En esta ronda López Obrador quedó muy cerca del triunfo. Antes de la elección, mucho se especuló sobre la naturaleza de su eventual gobierno: si sería una réplica de nuestros populistas del pasado o si su pragmatismo lo empujaría a optar por políticas públicas sensatas y eficaces. Ese debate quedará en el nivel de la especulación, aunque el comportamiento poselectoral del ex candidato mucho reveló de su naturaleza y propensiones.

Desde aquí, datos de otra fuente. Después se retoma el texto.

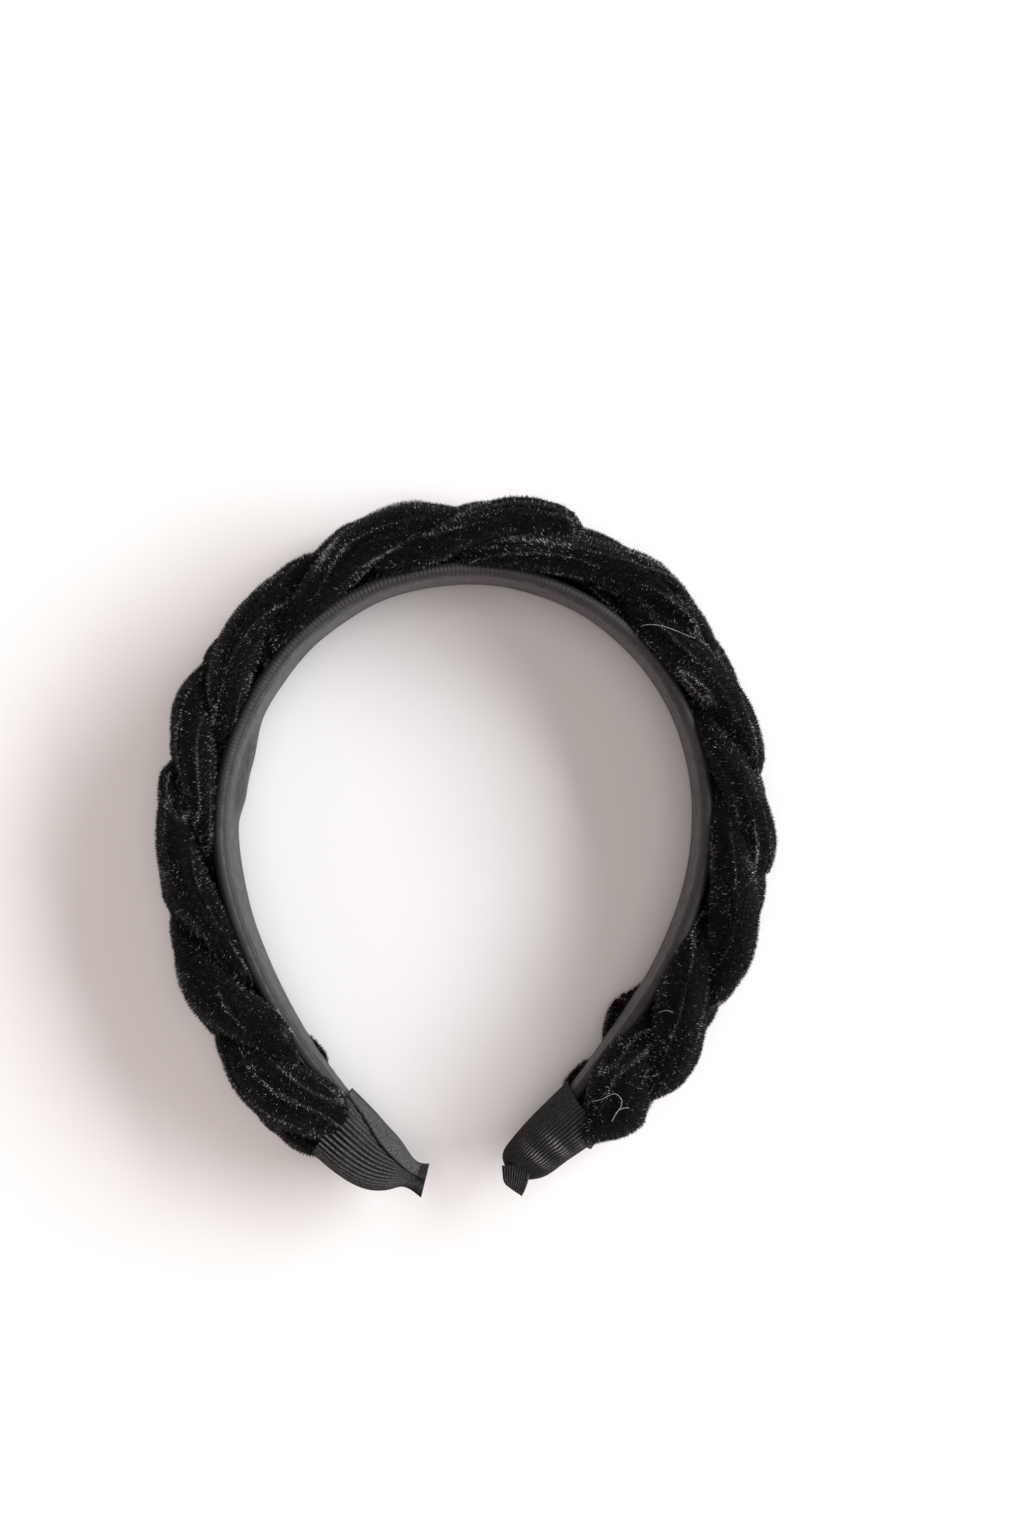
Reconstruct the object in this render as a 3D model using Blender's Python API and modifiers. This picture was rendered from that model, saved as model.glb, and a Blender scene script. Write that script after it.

México camino en los linderos de una severa crisis. El momento crítico se superó pero dejó una cicatriz que será difícil sanar. La sociedad mexicana está dividida: dos proyectos contrapuestos se disputan la nación. Mientras exista un México que gana y otro que pierde, el riesgo de ruptura siempre estará presente. Difícil lidiar y someter a los intereses duros que se han apoderado del país, de algunos de sus centros de decisión y, por supuesto de las instancias de regulación. Difícil hacer prosperar aquellas reformas que tocan la médula de sus privilegios o tabúes muy arraigados. Cualquier proyecto que busque construir un futuro promisorio tendrá que lograrlo. Dura reto para el nuevo presidente. Ojalá lo asuma, porque la pasada elección constituyó una última llamada.